Setting Up the Script

Just like we’ve done in previous articles looking at PowerShell, we use PowerShell ISE for development. Refer back to Level 17 for information on this. Every cmdlet we run needs to run in the context of an Azure login, which means we need to re-use the login function we wrote in Level 17. It’s reproduced here:

# Login to the Data Lake using a context file
function Perform-AdlLogin ([string] $contextPath)
{
 $contextFileExists = Test-Path $contextPath
 Write-Output "Logging in using $contextPath"
 Try
 {
  if ($contextFileExists)
  {
   # Login to Azure using saved context
   Import-AzureRmContext -Path $contextPath
  }
  else
  {
   Write-Output "The context file does not exist: $contextPath"
   break
  }
 }
 Catch
 {
  Write-Output "Logging in from context file failed - check your context file."
  break
 }

With the ability to log-in in place, we can start writing some useful functions.
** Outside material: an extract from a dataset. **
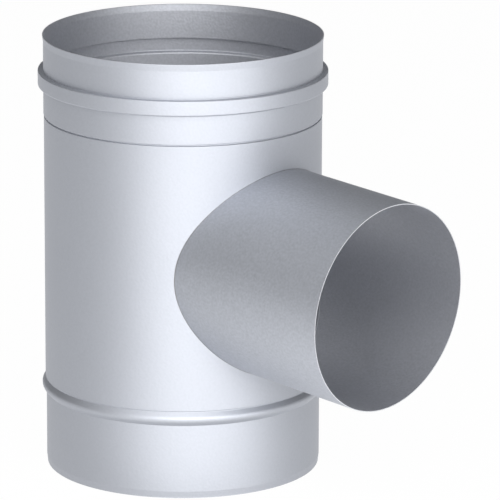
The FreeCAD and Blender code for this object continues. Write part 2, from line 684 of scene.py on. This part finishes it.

We’ll write a function to check if a database object exists first, then follow it up with a function that returns information on the databases in the Data Lake.

Checking if a Database Object Exists

The cmdlet to use here is Test-AdlCatalogItem. This cmdlet accepts an item type and a path for the object name. The cmdlet returns true or false. Typical usage may look like this:

Test-AdlCatalogItem -Account "sqlservercentral" -ItemType Table -Path "UkPostcodes.Postcodes.Postcodes"

The Test-AdlCatalogItem’s ItemType parameter supports the following types of item:

  • Assembly
  • Credential
  • Database
  • ExternalDataSource
  • Package
  • Procedure
  • Schema
  • Secret
  • Table
  • TablePartition
  • TableStatistics
  • TableValuedFunction
  • Types
  • View

All of these require the Path parameter to be specified, except for Database.

Let’s wrap this cmdlet up in a nice little function, which will accept a database name, object type and object name. It’s designed to check if items within a database exist.

function Check-Database-Object-Exists
([string] $accountName, [string] $contextPath, [string] $databaseName, [string] $objectType, [string] $objectName)
{
 Perform-AdlLogin $contextPath
 $fullPath = "$($databaseName).$($objectName)" 
 $ItemExists = Test-AdlCatalogItem -Account $accountName -ItemType $objectType -Path $fullPath
 return $ItemExists
}

The $contextPath variable is used to perform the login. The path to the object is obtained by merging the database and object names together, after which the check can then be made by calling the Test-AdlCatalogItem cmdlet. Say we wanted to check if a table called Postcodes exists in the UkPostcodes database:

Check-Database-Object-Exists "sqlservercentral" "C:\temp\ssc_2018\azurecontext.json" "UkPostcodes" "Table" "Postcodes"

A table called Postcodes does indeed exist, so this returns true:

The full path including the schema can be passed, which will also return true:

Check-Database-Object-Exists "sqlservercentral" "C:\temp\ssc_2018\azurecontext.json" "UkPostcodes" "Table" "Postcodes.Postcodes" 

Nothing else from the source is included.